With more than 40 years of experience in the restaurant business and as a central figure in the slow-food movement in Western North Carolina, Mark Rosenstein knows a thing or two about bringing food to the table. But rather than serving fine cuisine to paying customers, he’s channeling his passion for cooking to address food insecurity and job creation in some of Asheville’s poorest neighborhoods.

After selling his popular downtown Asheville eatery, The Market Place Restaurant, in 2009, Rosenstein successfully pitched his idea for a culinary-arts training program to Asheville-based Green Opportunities, a community-based development organization also known as GO.

In March 2012, with Rosenstein at the helm, the group launched GO Kitchen Ready and delivered its first 12-week program to train low-income adults facing employment barriers – those, for example, who are homeless, don’t have a high school diploma or have a criminal record — to work in the food industry.

“The community kitchen is an enterprise that is producing and generating income,” Rosenstein said. “It’s also providing job training as a pathway to self-sufficiency.”

Just nine months later, the program will anchor an expanded economic development initiative that will address food insecurity in low-income Asheville communities more likely to have households without enough food for a healthy life.

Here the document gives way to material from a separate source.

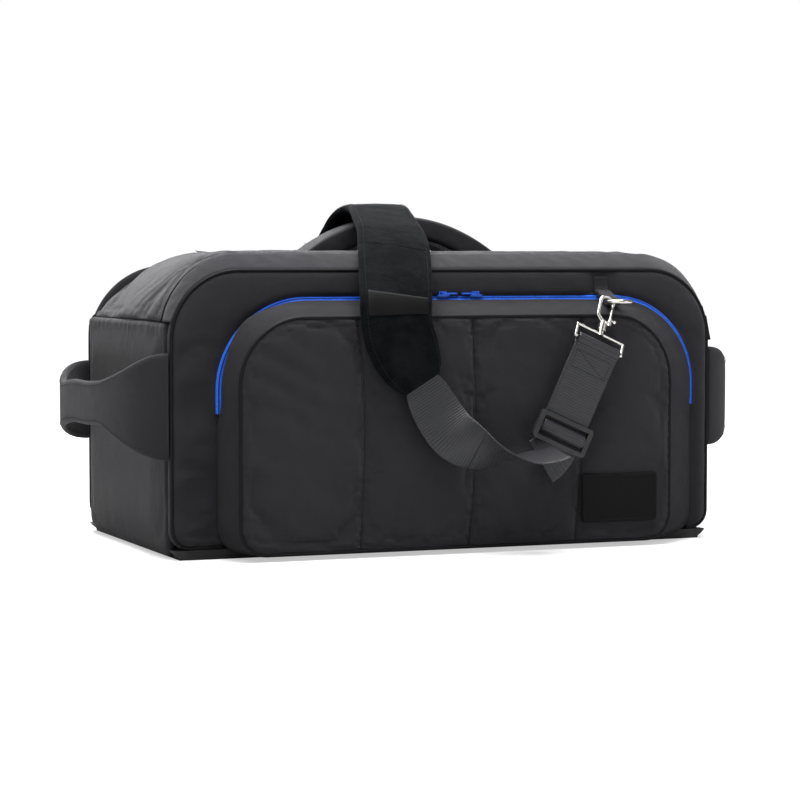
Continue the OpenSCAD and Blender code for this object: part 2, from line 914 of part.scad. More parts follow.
module snap_hook() {
    tip_z = eye_z - 2;
    color(nickel) difference() {
        union() {
            translate([0, 0, barrel_z0]) cylinder(r = barrel_r, h = barrel_z1 - barrel_z0);
            for (z = [4.4, 8.6]) translate([0, 0, z]) cylinder(r = barrel_r + 0.6, h = 1.3);
            translate([0, 0, barrel_z1 - tiny]) cylinder(r1 = barrel_r, r2 = 2.8, h = 3);
            translate([0, 0, barrel_z1]) cylinder(r = 2.6, h = 4);
            hull() {
                translate([0, 0, barrel_z1 + 2]) sphere(2.2, $fn = 20);
                translate([-eye_half, 0, eye_low]) sphere(eye_wire, $fn = 20);
            }
            hull() {
                translate([0, 0, barrel_z1 + 2]) sphere(2.2, $fn = 20);
                translate([eye_half - 1, 0, housing_z + 3]) sphere(2, $fn = 20);
            }
            translate([-eye_half, 0, eye_low]) cylinder(r = eye_wire, h = eye_z - eye_low);
            translate([0, 0, eye_z]) rotate([90, 0, 0]) rotate_extrude(angle = 180)
                translate([eye_half, 0]) circle(eye_wire, $fn = 24);
            translate([eye_half, 0, tip_z]) cylinder(r = eye_wire, h = eye_z - tip_z + tiny);
            translate([eye_half, 0, housing_z]) cylinder(r = housing_r, h = eye_low - housing_z);
        }
        translate([0, 0, barrel_z0 - 1]) cylinder(r = pin_r + run_gap, h = 5);
        translate([0, 0, head_z - 0.5]) cylinder(r = head_r + 0.3, h = post_top - head_z + 1);
        translate([eye_half, 0, housing_z + 1]) cylinder(r = bolt_r + run_gap, h = 20);
        translate([eye_half, -knob_t / 2 - 0.2, knob_z - bolt_travel - 0.3])
            cube([6, knob_t + 0.4, bolt_travel + 6]);
    }
}

// The bolt's foot stands its travel above the bottom of the guide bore
module snap_bolt() {
    foot_z = housing_z + 1 + bolt_travel + 0.1;
    color(nickel) union() {
        translate([eye_half, 0, foot_z])
            cylinder(r = bolt_r, h = eye_z - 2 - foot_z - run_gap, $fn = 24);
        translate([eye_half, -knob_t / 2, knob_z]) cube([5, knob_t, 1.6]);
        translate([eye_half + 3.4, 0, knob_z + 0.8]) rotate([0, 90, 0])
            cylinder(r = 2, h = 2.6, $fn = 24);
    }
}

module loop_front() { on_front_hook() strap_loop(); }
module hook_front() { on_front_hook() snap_hook(); }
module bolt_front() { on_front_hook() snap_bolt(); }
module loop_back() { on_back_hook() strap_loop(); }
module hook_back() { on_back_hook() snap_hook(); }
module bolt_back() { on_back_hook() snap_bolt(); }

// ---------- Hanging webbing and strap slider ----------

// Where a point of the tilted hook frame lies in the bag's frame
function turned(v, tilt, side) =
    let (y = v[1] * cos(tilt) + v[2] * sin(tilt), z = -v[1] * sin(tilt) + v[2] * cos(tilt))
    [v[0] * cos(side) + z * sin(side), y, -v[0] * sin(side) + z * cos(side)];

ring_side = [ring_x - ring_r, ring_y, ring_z];
loop_low = ring_side + turned([0, 0, -wire_z - loop_h], hook_tilt, lean);

module on_drop() {
    translate(loop_low) rotate([drop_tilt, lean, 0]) children();
}

glide_bar = 3;
glide_rail = 4.5;
glide_out = web_t + soft_gap + glide_t / 2;
tail_end = 12;

// Two layers of webbing, turned round the loop's bar above and laced over the slider's middle bar below
module webbing_drop() {
    hole_r = loop_wire + soft_gap;
    lace_in = glide_bar + soft_gap;
    lace_out = glide_out + glide_t / 2 + soft_gap;
    color(webbing) on_drop() rotate([0, 90, 0]) rotate([0, 0, 180])
        translate([0, 0, -web_w / 2]) linear_extrude(web_w) difference() {
            union() {
                circle(hole_r + web_t, $fn = 32);
                translate([-drop_l - tail_end, -web_t]) square([drop_l + tail_end - hole_r, 2 * web_t]);
                translate([-drop_l - lace_in - web_t, 0]) difference() {
                    square([2 * (lace_in + web_t), lace_out + web_t]);
                    translate([web_t, web_t]) square([2 * lace_in, lace_out - web_t]);
                }
            }
            circle(hole_r, $fn = 32);
        }
}

// The slider lies in front of the webbing, with a slot above and below its middle bar
module strap_slider() {
    slot_h = glide_h / 2 - glide_rail - glide_bar;
    color(plastic) on_drop() translate([0, -glide_out + glide_t / 2, -drop_l]) rotate([90, 0, 0])
        linear_extrude(glide_t) difference() {
            union() {
                square([glide_w - 8, glide_h], center = true);
                square([glide_w, glide_h - 8], center = true);
                for (sx = [-1, 1], sz = [-1, 1])
                    translate([sx * (glide_w / 2 - 4), sz * (glide_h / 2 - 4)]) circle(4);
            }
            for (s = [-1, 1])
                translate([-(web_w + 2) / 2, s * (glide_bar + slot_h / 2) - slot_h / 2])
                    square([web_w + 2, slot_h]);
        }
}

glide_at = loop_low + turned([0, 0, -drop_l], -drop_tilt, lean);
across_drop = turned([1, 0, 0], 0, lean);

// The free end of the webbing, below the strap slider
tail_top = loop_low + turned([0, 0, -drop_l - tail_end - soft_gap - plate_t], -drop_tilt, lean);
tail_bend = tail_top + turned([0, 0, -8], -drop_tilt, lean);
TAIL = [[tail_top, across_drop, web_w - 1],
        [tail_bend, across_drop, web_w - 1],
        [tail_bend + [-6, 0.6, -6], [0.88, -0.08, -0.45], web_w - 1],
        [tail_bend + [-13, 1, -10], [0.84, -0.14, -0.5], web_w - 1]];

module webbing_tail() {
    color(webbing) strap(TAIL, web_t);
}

// The loose run from the shoulder pad's end towards the strap slider
pad_low = [-54, -207.5, 170];
pad_way = unit([6, 0.5, -10]);
FRONT_RUN = [[pad_low + pad_way * (soft_gap + plate_t), [0.97, 0, 0.22], web_w - 14],
             [pad_low + pad_way * 9, [0.97, 0, 0.22], web_w - 5],
             [[-39, -208, 144], [0.9, -0.05, 0.42], web_w],
             [[-24, -214, 121], [0.78, -0.22, 0.58], web_w],
             [[-2, -222, 105], [0.5, -0.66, 0.56], web_w],
             [[24, -230, 97], [0.16, -0.95, 0.26], web_w],
             [[48, -233, 96], [0.12, -0.98, -0.1], web_w],
             [[68, -234, 98], [0.16, -0.97, -0.16], web_w - 2],
             [[84, -233, 102], [0.22, -0.95, -0.18], web_w - 8]];

module webbing_front() {
    color(webbing) strap(FRONT_RUN, web_t);
}

// ---------- Shoulder pad ----------

pad_end = [-61, 84, 304.8];
// Where a point that hangs from the crown or lies on it goes when the bag is taller or lower than crown_ref
crown_ref = 298;
function on_crown(p) = p + [0, 0, (body_h - crown_ref) * min(max((p[2] - 170) / (256 - 170), 0), 1)];

PAD_RUN = [[pad_low, [0.97, 0, 0.22], 0.56],
           [[-60, -208, 180], [0.97, 0, 0.2], 0.78],
           [[-69, -208, 197], [0.99, 0, 0.1], 0.94],
           [[-78, -208, 218], [1, 0, 0], 1],
           [[-81, -206.5, 238], [1, -0.02, 0], 1],
           [[-79, -201, 256], [0.99, -0.06, -0.06], 1],
           [[-72, -181, 279], [0.96, -0.2, -0.15], 1],
           [[-62, -153, 301], [0.95, -0.24, -0.14], 1],
           [[-52, -122, 318], [0.95, -0.25, -0.13], 0.97],
           [[-42, -80, 331], [0.96, -0.24, -0.08], 0.92],
           [[-32, -40, 341.5], [0.97, -0.18, -0.05], 0.88],
           [[-26, -18, 345], [0.96, -0.05, 0], 0.86],
           [[-24, 4, 345.6], [0.95, 0.15, 0], 0.86],
           [[-28, 22, 344], [0.95, 0.3, 0], 0.88],
           [[-34, 33, 337.5], [0.94, 0.33, 0.06], 0.9],
           [[-38, 43, 326], [0.93, 0.33, 0.1], 0.92],
           [[-42, 53, 315], [0.92, 0.36, 0.1], 0.92],
           [[-48, 64, 307.5], [0.88, 0.46, 0.04], 0.9],
           [[-56, 76, 305.2], [0.84, 0.54, 0], 0.8],
           [pad_end, [0.82, 0.57, 0], 0.6]];

module strap_pad() {
    color(velour) strap([for (s = PAD_RUN) [on_crown(s[0]), s[1], s[2] * pad_w]], pad_t);
}

// The patch lies on the pad between two of its stations, at the pad's slope there
module pad_patch() {
    low = on_crown(PAD_RUN[4][0]);
    high = on_crown(PAD_RUN[5][0]);
    middle = (low + high) / 2;
    slope = atan2(high[1] - low[1], high[2] - low[2]);
    color(plastic) translate(middle) rotate([-slope, 0, 0])
        translate([-pad_patch_w / 2, -pad_t / 2 - pad_patch_t - 2, -pad_patch_h / 2])
            cube([pad_patch_w, pad_patch_t, pad_patch_h]);
}

// The run from the pad's back end over the bag's back edge to the back hook
loop_back_low = [ring_back_x + ring_r, ring_back_y, ring_back_z]
    + turned([0, 0, -wire_z - loop_h], back_tilt, 180 + back_lean);
back_over = on_crown([-147, 163.4, 300]);
back_up = turned([0, 0, -1], back_tilt, 180 + back_lean);
back_across = turned([-1, 0, 0], back_tilt, 180 + back_lean);
back_way = unit([-5, 8, -0.6]);
back_start = on_crown(pad_end);
BACK_RUN = [[back_start + back_way * (2 * soft_gap + plate_t), [0.82, 0.57, 0], web_w - 14],
            [back_start + back_way * 9, [0.82, 0.57, 0], web_w - 5],
            [on_crown([-80, 105, 301]), [0.8, 0.6, 0], web_w],
            [on_crown([-107, 125, 300.6]), [0.6, 0.8, 0], web_w],
            [on_crown([-131, 141, 301.8]), [0.75, 0.66, 0], web_w],
            [on_crown([-144, 154.5, 302.6]), [1, 0.25, 0], web_w],
            [back_over, [0.99, 0.05, -0.139], web_w],
            [loop_back_low + back_up * 9, back_across, web_w],
            [loop_back_low + back_up * (loop_wire + soft_gap + plate_t), back_across, web_w]];

module webbing_back() {
    color(webbing) strap(BACK_RUN, web_t);
}

// ---------- Padded dividers inside ----------

divider_z = base_t + board_t + lining_t + soft_gap;

module divider(x) {
    y0 = front_in_y + lining_t + 2 * soft_gap + 0.2;
    y1 = back_in_y - lining_t - 2 * soft_gap - 0.2;
    color(liner) translate([x - divider_t / 2, y0, divider_z]) cube([divider_t, y1 - y0, divider_h]);
}

module divider_left() { divider(-divider_x); }
module divider_right() { divider(divider_x); }

base_tray();
base_board();
front_panel();
back_panel();
side_panel_left();
side_panel_right();
front_rim();
lining();
front_piping();
back_piping();
lid_zip_lower();
lid_panel();
lid_zip_upper();
top_handle();
top_handle_grip();
handle_patches();
side_handle_left();
side_handle_right();
pocket_face_lower();
pocket_gusset_lower();
pocket_piping_lower();
pocket_face_upper();
pocket_gusset_upper();
pocket_piping_upper();
pocket_zip_bag();
pocket_zip_flap();
pocket_patch();
pocket_organizer();
pocket_slider_left();
pocket_pull_left();
pocket_slider_right();
pocket_pull_right();
main_slider();
main_pull();
tab_front_sewn();
tab_front();
ring_front();
loop_front();
hook_front();
bolt_front();
webbing_drop();
webbing_tail();
strap_slider();
webbing_front();
strap_pad();
pad_patch();
webbing_back();
tab_back_sewn();
tab_back();
ring_back();
loop_back();
hook_back();
bolt_back();
divider_left();
divider_right();
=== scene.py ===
import json
import math

import bmesh
import bpy
import numpy as np
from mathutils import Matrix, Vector

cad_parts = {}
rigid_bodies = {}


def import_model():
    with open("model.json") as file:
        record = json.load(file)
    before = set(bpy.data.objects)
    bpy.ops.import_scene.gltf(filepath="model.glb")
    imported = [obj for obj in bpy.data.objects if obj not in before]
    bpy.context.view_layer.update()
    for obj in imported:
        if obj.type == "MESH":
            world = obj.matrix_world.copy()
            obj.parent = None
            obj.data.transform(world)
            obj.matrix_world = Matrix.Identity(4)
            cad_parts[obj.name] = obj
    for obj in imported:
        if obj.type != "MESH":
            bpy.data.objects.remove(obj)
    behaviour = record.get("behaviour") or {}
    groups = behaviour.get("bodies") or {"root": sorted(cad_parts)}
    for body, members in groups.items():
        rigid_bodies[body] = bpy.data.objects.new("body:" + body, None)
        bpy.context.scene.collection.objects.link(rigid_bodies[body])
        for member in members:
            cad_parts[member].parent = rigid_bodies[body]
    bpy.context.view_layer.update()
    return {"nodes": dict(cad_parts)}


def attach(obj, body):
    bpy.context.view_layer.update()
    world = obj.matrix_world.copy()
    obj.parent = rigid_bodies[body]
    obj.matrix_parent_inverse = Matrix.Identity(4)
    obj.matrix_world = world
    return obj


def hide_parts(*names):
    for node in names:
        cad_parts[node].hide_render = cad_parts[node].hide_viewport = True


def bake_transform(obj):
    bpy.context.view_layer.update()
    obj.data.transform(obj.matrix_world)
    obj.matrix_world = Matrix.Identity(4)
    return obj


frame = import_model()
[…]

According to GO co-founder and co-executive director Dan Leroy, the organization has been awarded an $800,000 federal grant from the U.S. Department of Health and Human Services to help with the effort. Leroy said that GO has received the award letter, but other details, such as a timeline, have yet to be finalized.

What is known is that the funds will boost GO’s ability to establish and support sustainable enterprises. Those are, according to Leroy, profitable business entities that produce outcomes beneficial to the social, economic, and environmental needs of a community – in this case food insecurity.

“The No. 1 focus of the grant is on job creation in low-income neighborhoods,” said Leroy, who explained that the grant stipulates that their program also address food deserts.

Needing food, but living in isolation

According to the U.S. Department of Agriculture, a food desert is a geographical island where residents in census tracts with poverty rates above 20 percent have limited access to nutritious food, as measured by the USDA.

Based on current data from the U.S. Census Bureau, there are four food deserts in Buncombe County. View where those deserts are here.

Yet, not all neighborhoods with families vulnerable to food issues are located within the boundaries of a USDA identified food deserts. For instance, the Hillcrest neighborhood, in Asheville, is not within a food desert, yet residents may still face challenges to purchasing fresh food at affordable prices.

GO co-executive director DeWayne Barton said the near-downtown community’s geography makes it isolated. Although grocery stores are nearby, transportation may be a barrier to purchasing healthy foods in neighborhoods with high rates of poverty.

In addition, neighborhoods with small groceries, such as corner and convenience stores, within a safe walk are not considered providers of healthy food in the federal government’s measure of food deserts since they are less likely to provide fresh produce and other nutritious foods at affordable prices.

The funds for the grant will serve neighborhoods in what GO refers to as Asheville’s riverside neighborhoods – communities on the east and west side of the French Broad River, such as Pisgah View, Burton Street, Southside and Hillcrest. According to USDA data, the census tract in between I-240 and the French Broad River in West Asheville is a food desert with 14.1 percent of the population considered to have low access to healthy and affordable food.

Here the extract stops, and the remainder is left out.